I also appreciate your reminder that this is a creative process and that there are infinite ways to skin a cat. I am a huge admirer of the work of both Lucas and Spielberg and one of the things that inspired me to do what I could with the limited resources I have is Lucas’s fairly lo-tech approach to one of the greatest movies ever made. Thank you for that reminder.

I appreciate everyone’s involvement in this process. I have gotten far more from this critique than I expected. Thank you for all of your suggestions and feedback.

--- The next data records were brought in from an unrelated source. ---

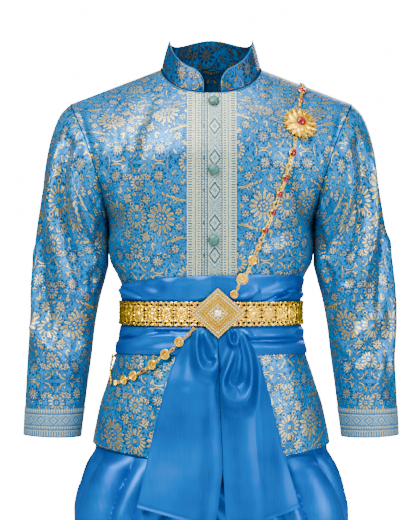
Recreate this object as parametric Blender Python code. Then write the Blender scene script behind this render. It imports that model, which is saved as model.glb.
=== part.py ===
"""A Thai men's costume set as it is worn, hollow: a brocade jacket, a satin sash, a plaque belt with a rhombus
buckle, a shoulder chain with a brooch, and a wrapped lower garment (chong kraben).

Sizes are in millimetres and become metres in the meshes. +x is the wearer's left, -y the front, +z up. The
origin is the middle of the neck, at the height where the shoulders carry the jacket.
"""

import bmesh
import bpy
import numpy as np

MM = 0.001

# Cloth and clearances
BROCADE = 2.0
SATIN = 1.4
COLLAR_CLOTH = 2.4
SEAM = 0.2  # each side of a seam stands back by this much
CLEAR = 0.4  # between one piece and the next that lies on it

# Driving sizes of the jacket
SEAM_Y = 5.0  # side and shoulder seams lie in this plane
SQUARE = 2.2  # exponent of the body's rounded section
UNDERARM_HEIGHT = -226.0
HEM_SIDE_HEIGHT = -584.0
HEM_DIP = 9.0
NECK_HALF_WIDTH = 79.0
NECK_HALF_DEPTH = {-1: 76.0, 1: 60.0}  # front and back
NECK_Y = 8.0
NECK_SQUARE = 2.5
NECK_SEAM_ANGLE = 89.0  # round the neck from the front to the shoulder seam
NECK_POINT_HEIGHT = 18.0
NECK_RISE = {-1: 8.0, 1: 38.0}  # of the ridge line inside the neck, front and back
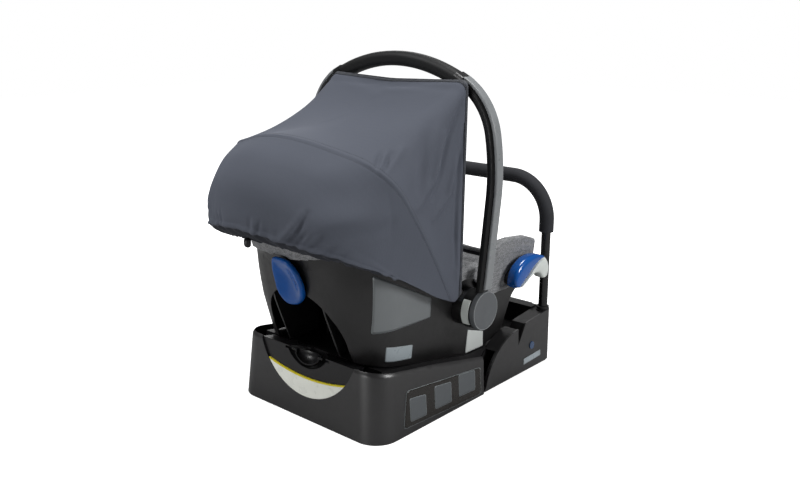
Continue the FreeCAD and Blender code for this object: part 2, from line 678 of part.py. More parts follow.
def handle_core():
    """The black arch with a hub housing at each end, bored for the pins and pocketed for the buttons."""
    half = run_along(handle_path(0, 0.0, HUB_Z + 10), core_section())
    half = half.cut(rod(HUB_R + 0.4, V(HUB_OUT_X, HUB_Y, HUB_Z), V(HUB_OUT_X + CAP_T + 20, HUB_Y, HUB_Z)))
    half = half.fuse(rod(HUB_R, V(HUB_IN_X, HUB_Y, HUB_Z), V(HUB_OUT_X, HUB_Y, HUB_Z)))
    half = half.cut(rod(PIN_R + PIN_CLEAR, V(180, HUB_Y, HUB_Z), V(HUB_OUT_X - 2, HUB_Y, HUB_Z)))
    half = half.cut(button_pocket(1))
    return half.fuse(mirrored(half))


def rim_segment(depth, proud, clear):
    """A curved block in the hub housing's rim, on the side towards the head."""
    x0, x1 = HUB_IN_X + 3 - clear, HUB_IN_X + 3 + BUTTON_W + clear
    ring = rod(HUB_R + proud, V(x0, HUB_Y, HUB_Z), V(x1, HUB_Y, HUB_Z))
    ring = ring.cut(rod(HUB_R - depth, V(x0 - 1, HUB_Y, HUB_Z), V(x1 + 1, HUB_Y, HUB_Z)))
    return ring.common(box(150, 230, HUB_Y - 60, HUB_Y - 10, HUB_Z + BUTTON_LOW - clear, HUB_Z + BUTTON_HIGH + clear))


def button_pocket(side):
    cut = rim_segment(BUTTON_DEPTH + BUTTON_TRAVEL + 1, 5, 0.3)
    return cut if side > 0 else mirrored(cut)


def handle_button(side):
    button = rim_segment(BUTTON_DEPTH, BUTTON_PROUD, 0)
    return button if side > 0 else mirrored(button)


def hub_cap(side):
    disc = rod(HUB_R - 0.5, V(HUB_OUT_X + 0.02, HUB_Y, HUB_Z), V(HUB_OUT_X + CAP_T, HUB_Y, HUB_Z))
    edge = [e for e in disc.Edges if e.Vertexes[0].Point.x > HUB_OUT_X + 1 and e.Closed]
    disc = disc.makeFillet(3.0, edge)
    return disc if side > 0 else mirrored(disc)


def hub_pins():
    pin = rod(PIN_R, V(155, HUB_Y, HUB_Z), V(HUB_OUT_X - 4, HUB_Y, HUB_Z))
    return Part.makeCompound([pin, mirrored(pin)])


def handle_trim(side):
    path = handle_path(CORE_RADIAL / 2 + TRIM_RADIAL / 2, GRIP_HALF_DEG, HUB_Z + HUB_R + 6)
    strip = run_along(path, bar_section(TRIM_RADIAL, TRIM_DEPTH, 2.5))
    return strip if side > 0 else mirrored(strip)


def canopy_clip(side):
    """A loop round the handle at the end of the grip, which holds a corner of the canopy."""
    path = top_arc(GRIP_HALF_DEG - CLIP_DEG, GRIP_HALF_DEG)
    outer = bar_section(CORE_RADIAL + CLIP_GROW * 2, CORE_DEPTH + CLIP_GROW * 2, CORE_CORNER + 2)
    ring = run_along(path, sleeve(outer, core_section(SLIP)))
    return ring if side > 0 else mirrored(ring)


def handle_grip():
    """The soft sleeve between the clips."""
    end = GRIP_HALF_DEG - CLIP_DEG
    return run_along(top_arc(-end, end), sleeve(bar_section(GRIP_SIZE, GRIP_SIZE + 2, 11), core_section(SLIP)))


# ---------- canopy ----------
def bow_place(x, reach):
    lean = math.radians(BOW_LEAN_DEG)
    return V(x, HUB_Y - reach * math.sin(lean), HUB_Z + reach * math.cos(lean))


def bow_path():
    return arch_half(BOW_APEX, BOW_BENDS, BOW_LOW, bow_place)


def canopy_bow():
    """The sprung wire that holds up the hood, in a plane through the hub axis."""
    wire = run_along(bow_path(), round_section(BOW_R))
    return wire.fuse(mirrored(wire))


def bow_leg_end(side):
    """Lower end of a leg of the bow, and the direction up the leg."""
    leg = bow_path()[-1]
    end, up = leg.valueAt(leg.LastParameter), leg.tangentAt(leg.LastParameter) * -1
    return V(side * end.x, end.y, end.z), V(side * up.x, up.y, up.z)


def bow_sockets():
    """Blocks on the shell's flanks that the ends of the bow plug into."""
    end, up = bow_leg_end(1)
    block = rod(BOW_R + 2.5, end - up * 9, end + up * 10)
    bridge = box(160, end.x, end.y - 5, end.y + 5, end.z - 8, end.z - 1)
    block = block.fuse(bridge).cut(rod(BOW_R + SLIP, end, end + up * 12))
    block = block.cut(rod(HUB_R + 1.5, V(150, HUB_Y, HUB_Z), V(230, HUB_Y, HUB_Z)))
    keep = clear_of_shell(block)
    return Part.makeCompound([keep, mirrored(keep)])


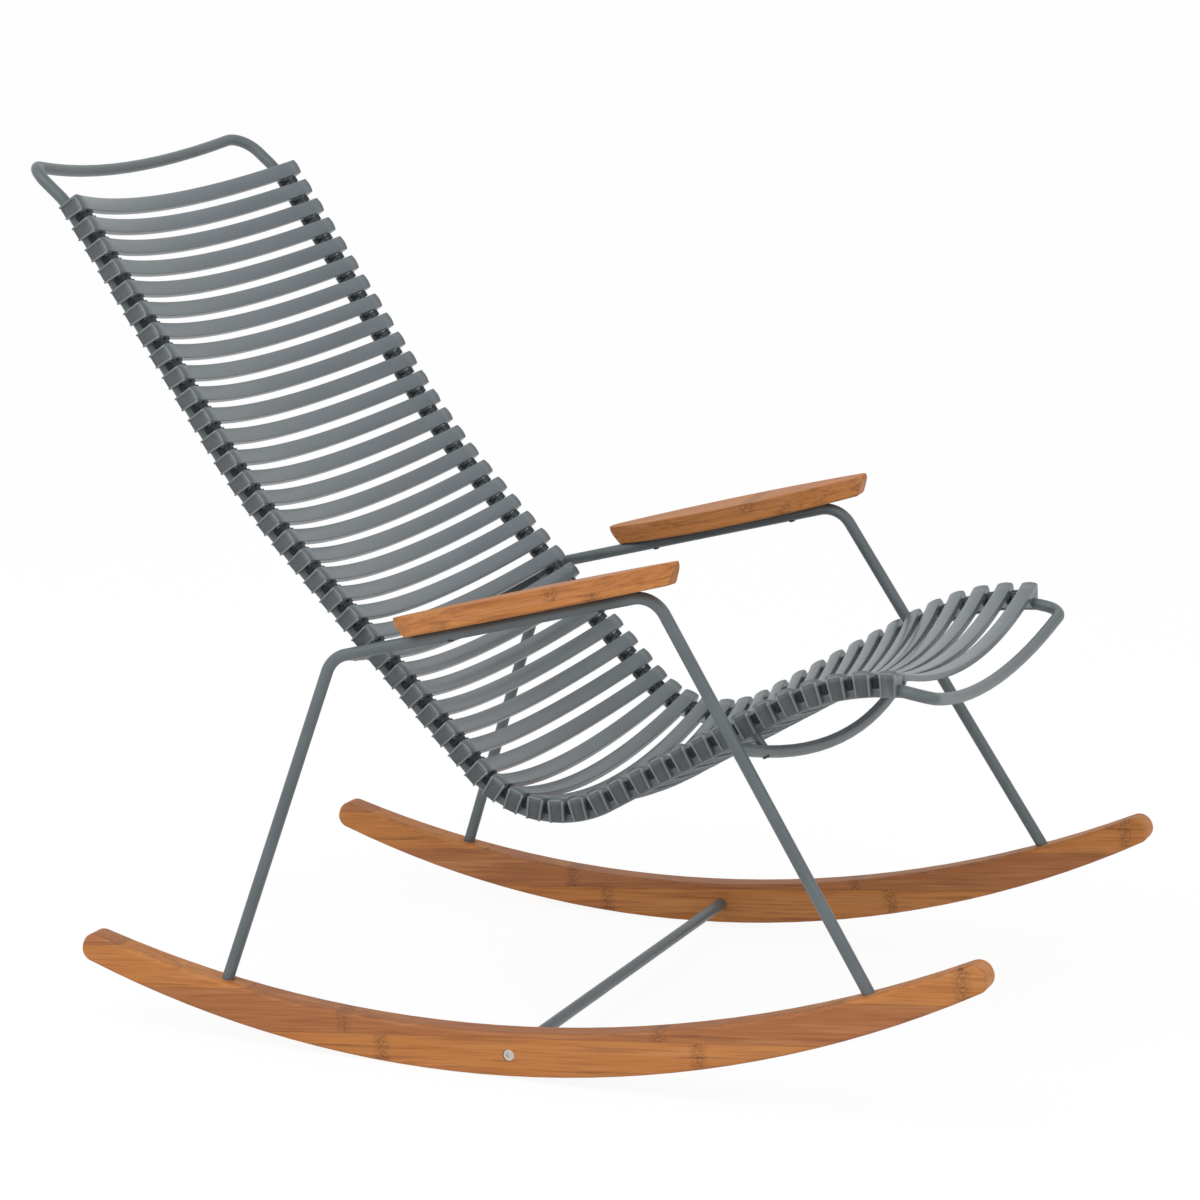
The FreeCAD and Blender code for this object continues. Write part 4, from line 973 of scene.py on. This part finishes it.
class AddSlats(bpy.types.Operator):
    """Add the slats, at even steps along the rail"""

    bl_idname = "rocking_chair.add_slats"
    bl_label = "Slats"

    def execute(self, context):
        sizes = context.scene.rocking_chair
        route = rail_route(sizes.rail, 0)
        runs = [(end - start).length for start, end in zip(route.points, route.points[1:])]
        pitch = sum(runs) / (SLAT_COUNT - 1)
        start = route.points[0]
        heading = (route.points[1] - start).normalized()
        kinds = {
            "First slat": self.flat_slat("slat_01", start, heading),
            "Slat": self.flat_slat("slat_02", start + heading * pitch, heading),
            "Last slat": self.flat_slat(f"slat_{SLAT_COUNT:02d}", route.points[-1], route.heading),
        }
        values = {"Count": SLAT_COUNT, "Material": slat_finish(sizes.finish), **kinds}
        slats = grown(line_object("rail_line", [route.points]), slats_tree(), "slats", values)
        for kind in kinds.values():
            bpy.data.objects.remove(kind)
        place_piece(slats, [f"slat_{number:02d}" for number in range(1, SLAT_COUNT + 1)])
        return {"FINISHED"}

    def flat_slat(self, node, place, heading):
        """A slat's shape in its own frame: X along the rail, Z square to it."""
        normal = in_plane(-heading.z, heading.x)
        turned = Matrix((heading, ACROSS, normal)).transposed().to_4x4()
        turned.translation = place
        shape = bmesh.new()
        shape.from_mesh(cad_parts[node].data)
        shape.transform(turned.inverted())
        bmesh.ops.remove_doubles(shape, verts=shape.verts, dist=MERGE_DISTANCE)
        in_slat = shape.verts.layers.float_vector.new(IN_SLAT)
        for vertex in shape.verts:
            vertex[in_slat] = vertex.co
        slat = mesh_object(f"{node}_flat", shape)
        slat.data.shade_smooth()
        slat.data.set_sharp_from_angle(angle=SLAT_CREASE)
        return slat


class AddBamboo(bpy.types.Operator):
    """Dress the rockers and the armrests in laminated bamboo"""

    bl_idname = "rocking_chair.add_bamboo"
    bl_label = "Bamboo"

    def execute(self, context):
        sizes = context.scene.rocking_chair
        bars = sizes.bars
        finish = sizes.finish
        slope = finish.strip_slope
        along = in_plane(math.cos(slope), math.sin(slope))
        up = in_plane(-math.sin(slope), math.cos(slope))
        rocker = bamboo_finish(
            finish, "Bamboo of the rockers", along, up, finish.rocker_joint, finish.rocker_contrast)
        arm = in_plane(bars.front_x - bars.rear_x, bars.front_z - bars.rear_z).normalized()
        over = in_plane(-arm.z, arm.x)
        joint = in_plane(bars.rear_x, bars.rear_z).dot(over) + finish.armrest_joint
        board = bamboo_finish(
            finish, "Bamboo of the armrests", arm, over, joint, finish.armrest_contrast)
        for side in ("right", "left"):
            dress(f"rocker_{side}", rocker)
            dress(f"armrest_{side}", board)
        return {"FINISHED"}


class AddScrews(bpy.types.Operator):
    """Add the flat-headed screws of the rockers and dress those of the frame"""

    bl_idname = "rocking_chair.add_screws"
    bl_label = "Screws"

    def execute(self, context):
        sizes = context.scene.rocking_chair
        bars, screws = sizes.bars, sizes.screws
        steel = steel_finish("Stainless steel", sizes.finish.steel)
        places = bmesh.new()
        outwards = places.verts.layers.float_vector.new(OUTWARDS)
        face = (bars.rocker_spacing + bars.rocker_thickness) / 2 - screws.sink
        for side in (-1, 1):
            centre = in_plane(bars.stretcher_x, bars.stretcher_z, side * face)
            places.verts.new(centre)[outwards] = ACROSS * side
        points = mesh_object("screw_places", places)
        head = self.head(screws)
        made = grown(points, screws_tree(), "rocker_screw_heads", {"Screw": head, "Material": steel})
        bpy.data.objects.remove(head)
        place_piece(made, ["rocker_screws"])
        dress("frame_screws", steel_finish("Blackened steel", sizes.finish.dark_steel))
        return {"FINISHED"}

    def head(self, screws):
        """A screw head whose face is at the origin and looks along +Z."""
        radius, chamfer, rounds = screws.head / 2, screws.chamfer, screws.rounds
        hexagon = screws.socket / 2
        back = radius * 0.9
        rim, rim_drop = radius - chamfer * 0.4, chamfer * 0.25
        mouth, mouth_drop = hexagon + chamfer * 0.9, chamfer * 0.4
        tip, tip_depth = hexagon * 0.3, screws.depth * 1.2
        rings = (
            (back, -screws.height, False),
            (radius, -screws.height, False),
            (radius, -chamfer, False),
            (rim, -rim_drop, False),
            (radius - chamfer, 0, False),
            (mouth, 0, True),
            (hexagon, -mouth_drop, True),
            (hexagon, -screws.depth, True),
            (tip, -tip_depth, True),
        )
        shape = bmesh.new()
        made = []
        for reach, height, six in rings:
            ring = []
            for step in range(rounds):
                angle = 2 * math.pi * step / rounds
                spread = reach / math.cos((angle % (math.pi / 3)) - math.pi / 6) if six else reach
                ring.append(shape.verts.new((spread * math.cos(angle), spread * math.sin(angle), height)))
            made.append(ring)
        for low, high in zip(made, made[1:]):
            for step in range(rounds):
                after = (step + 1) % rounds
                shape.faces.new((low[step], low[after], high[after], high[step]))
        shape.faces.new(made[0][::-1])
        shape.faces.new(made[-1])
        bmesh.ops.recalc_face_normals(shape, faces=shape.faces)
        head = mesh_object("screw_head", shape)
        head.data.shade_smooth()
        head.data.set_sharp_from_angle(angle=SCREW_CREASE)
        return head


class ChairPanel(bpy.types.Panel):
    """The chair's operators and values"""

    bl_idname = "VIEW3D_PT_rocking_chair"
    bl_label = "Rocking lounge chair"
    bl_space_type = "VIEW_3D"
    bl_region_type = "UI"
    bl_category = "Chair"

    def draw(self, context):
        sizes = context.scene.rocking_chair
        for operator in OPERATORS:
            self.layout.operator(operator.bl_idname)
        for group in (sizes.rail, sizes.bars, sizes.screws, sizes.finish, sizes.stage):
            box = self.layout.box()
            for name in group.__annotations__:
                box.prop(group, name)


GROUPS = (RailSizes, BarSizes, ScrewSizes, Finishes, StageSizes, ChairSizes)
OPERATORS = (AddStage, AddBars, AddSlats, AddBamboo, AddScrews)


def register():
    for kind in (*GROUPS, *OPERATORS, ChairPanel):
        bpy.utils.register_class(kind)
    bpy.types.Scene.rocking_chair = bpy.props.PointerProperty(type=ChairSizes)


def unregister():
    del bpy.types.Scene.rocking_chair
    for kind in reversed((*GROUPS, *OPERATORS, ChairPanel)):
        bpy.utils.unregister_class(kind)


def main():
    register()
    for operator in OPERATORS:
        group, name = operator.bl_idname.split(".")
        getattr(getattr(bpy.ops, group), name)()


if __name__ == "__main__":
    main()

As I said in another comment above, for logistical reasons, I have to set this project aside for a bit. With that in mind, I wanted to make a the-best-could-do-right-now version of the film to serve as a way to tie up all the loose ends before I set it aside. I still have changes I want to make–many of them based on your suggestions, which I couldn’t get to in the time I had to do this. I don’t expect the interruption to last more than a couple of months, but I went ahead and made this version and I have uploaded it to YouTube.

Here is the current state of affairs for anyone interested in checking it out.

Sometimes life steps in and you just have to take a break. Believe me I understand that. Feel free to pm a packed scene or two any time and I’ll see what kind of times we’re talking about.

@ Photox Thank you, and that sounds great. I really appreciate it. I do have to step away from this for a bit, but I will get back to it and we’ll see what we can do.